[caption id="attachment_338899" align="alignnone" width="612" caption="https://www.flickr.com/photos/atjeh_group/14040708482/"][/caption]
Terkadang saya bertanya-tanya apakah hanya saya yang melihat kekacauan ini terus menerus terjadi? Dimanakah nurani kita? Ketika pembunuhan, intimidasi, terror hingga korupsi dan nepotisme birokrasi terjadi dimana-mana. Ironisnya hal itu juga terjadi di negeri kami yang berjuluk setinggi langit, “tanah para Aulia”, “negeri Endatu”, atau “Serambi Mekah”., entah apapun nama-nama indah lainnya, tetapi saya melihat kekacauan ini tengah terjadi dan merusak negeri ini, sementara itu “kehadiran” para pemimpin semakin tidak terasa di tengah-tengah rakyatnya.

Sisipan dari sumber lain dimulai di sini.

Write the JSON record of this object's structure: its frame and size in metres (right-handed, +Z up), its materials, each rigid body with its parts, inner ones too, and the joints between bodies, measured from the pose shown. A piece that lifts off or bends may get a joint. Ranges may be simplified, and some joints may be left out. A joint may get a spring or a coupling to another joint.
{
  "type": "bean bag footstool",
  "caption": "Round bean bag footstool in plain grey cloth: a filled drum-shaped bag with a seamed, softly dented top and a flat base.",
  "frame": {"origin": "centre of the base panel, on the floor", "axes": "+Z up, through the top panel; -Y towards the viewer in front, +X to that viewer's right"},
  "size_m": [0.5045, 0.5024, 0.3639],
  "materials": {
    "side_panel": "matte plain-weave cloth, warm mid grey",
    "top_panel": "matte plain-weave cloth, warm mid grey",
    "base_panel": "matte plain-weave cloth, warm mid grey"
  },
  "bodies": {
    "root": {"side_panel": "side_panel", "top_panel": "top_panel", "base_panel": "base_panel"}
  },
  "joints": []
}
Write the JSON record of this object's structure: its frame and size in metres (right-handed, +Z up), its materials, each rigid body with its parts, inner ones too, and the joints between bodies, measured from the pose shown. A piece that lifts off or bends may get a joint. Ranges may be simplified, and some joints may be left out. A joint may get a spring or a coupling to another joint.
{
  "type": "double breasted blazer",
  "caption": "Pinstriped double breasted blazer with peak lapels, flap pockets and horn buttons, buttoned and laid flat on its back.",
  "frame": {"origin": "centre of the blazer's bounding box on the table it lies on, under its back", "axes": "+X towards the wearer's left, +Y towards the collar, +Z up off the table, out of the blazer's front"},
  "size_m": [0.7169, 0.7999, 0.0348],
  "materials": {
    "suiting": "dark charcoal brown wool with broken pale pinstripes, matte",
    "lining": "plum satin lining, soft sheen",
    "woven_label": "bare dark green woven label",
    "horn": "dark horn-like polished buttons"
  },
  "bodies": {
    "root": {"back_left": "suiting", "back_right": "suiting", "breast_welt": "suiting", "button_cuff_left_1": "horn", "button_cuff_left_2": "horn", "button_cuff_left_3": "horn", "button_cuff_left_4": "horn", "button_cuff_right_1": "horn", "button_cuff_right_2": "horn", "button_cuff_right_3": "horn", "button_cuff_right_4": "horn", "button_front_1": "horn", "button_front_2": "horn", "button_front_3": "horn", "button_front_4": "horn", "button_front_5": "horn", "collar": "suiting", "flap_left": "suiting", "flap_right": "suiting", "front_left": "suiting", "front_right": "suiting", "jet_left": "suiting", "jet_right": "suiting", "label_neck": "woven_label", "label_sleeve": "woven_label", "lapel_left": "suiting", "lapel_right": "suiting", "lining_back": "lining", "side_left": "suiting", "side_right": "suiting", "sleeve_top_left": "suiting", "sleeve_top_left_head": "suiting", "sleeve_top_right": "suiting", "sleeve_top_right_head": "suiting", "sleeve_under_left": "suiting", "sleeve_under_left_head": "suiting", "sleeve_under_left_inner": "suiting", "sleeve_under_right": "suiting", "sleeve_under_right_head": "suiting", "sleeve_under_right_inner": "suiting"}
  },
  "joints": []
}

Jika kita mau sejenak membuka mata kita untuk melihat apa yang tengah terjadi di Aceh saat ini, maka kita akan bisa mendapatkan kesimpulan betapa Aceh tengah menuju kehancuran. Bukan karena sumber daya alam yang terkuras habis, bukan juga karena rakyatnya yang miskin dan bodoh, dan bukan juga karena sedikitnya investor yang mau mampir karena khawatir persoalan keamanan. Bukan itu semua.Namun karena para pemimpinnya telah pergi “meninggalkan” kita entah kemana.
Kita melihat, bagaimana perekonomian kita hancur karena kesalahan sistem, keamanan rakyat kita dan para penanam modal terusik karena terror yang terus menerus terjadi, para pengusaha enggan menyimpan uangnya di Aceh karena khawatir adanya “pajak nanggroe” oleh para eks kombatan dan kroni-kroninya, sementara para pemimpin yang diharapkan dapat melihat keadaan ini secara jernih, justru berpaling dan sibuk berbagi jabatan dan kekuasaan dengan sanak keluarga dan kerabatnya. Aceh ibarat kapal yang tengah tenggelam.
Di lain pihak, para anggota dewan yang kita pilih (atau setidaknya sebagian dari kita memilih mereka) dengan percaya diri menyebutkan,”kita sudah berada di jalan yang benar, tinggal istiqomah, Jalan yang benar?? Istiqomah?? Heyyy ini ACEH bung! Bukan kapal TITANIC!!!.
Oleh karenanya saya merasa perlu bertanya kepada para pemimpin yang saat ini menduduki posisi puncak di pemerintahan maupun legislatif.
Apakah yang sudah kalian berikan kepada Aceh selama ini?
Apakah kalian sudah merasa puas dengan apa yang sudah dicapai Aceh selama ini?
Mengapa kalian begitu mengandalkan sumber daya tambang dan mineral?
Apakah kalian berpikir untuk masa depan anak-anak Aceh?
dan apa yang akan kalian lakukan untuk menyelamatkan rakyat Aceh dari kekacauan ini?
Saya berharap mereka bersedia menjawab pertanyaan-pertanyaan itu dan kemudian melakukan introspeksi menyeluruh dan mendalam atas apa yang sudah mereka perbuat selama ini kepada rakyatnya. Kepemimpinan adalah salah satu kunci keberhasilan yang dapat membawa Aceh ke arah masa depan yang lebih cerah. Masa-masa krisis seperti saat ini, adalah masa-masa pembentukan bagi pemimpin sejati untuk mampu mengatur perubahan-perubahan yang ada serta menjawab berbagai tantangan dan kendala, bukan lari dari tanggung jawabnya, atau justru menunjuk dan mencari kambing hitam dari setiap kesalahan yang ia perbuat sendiri.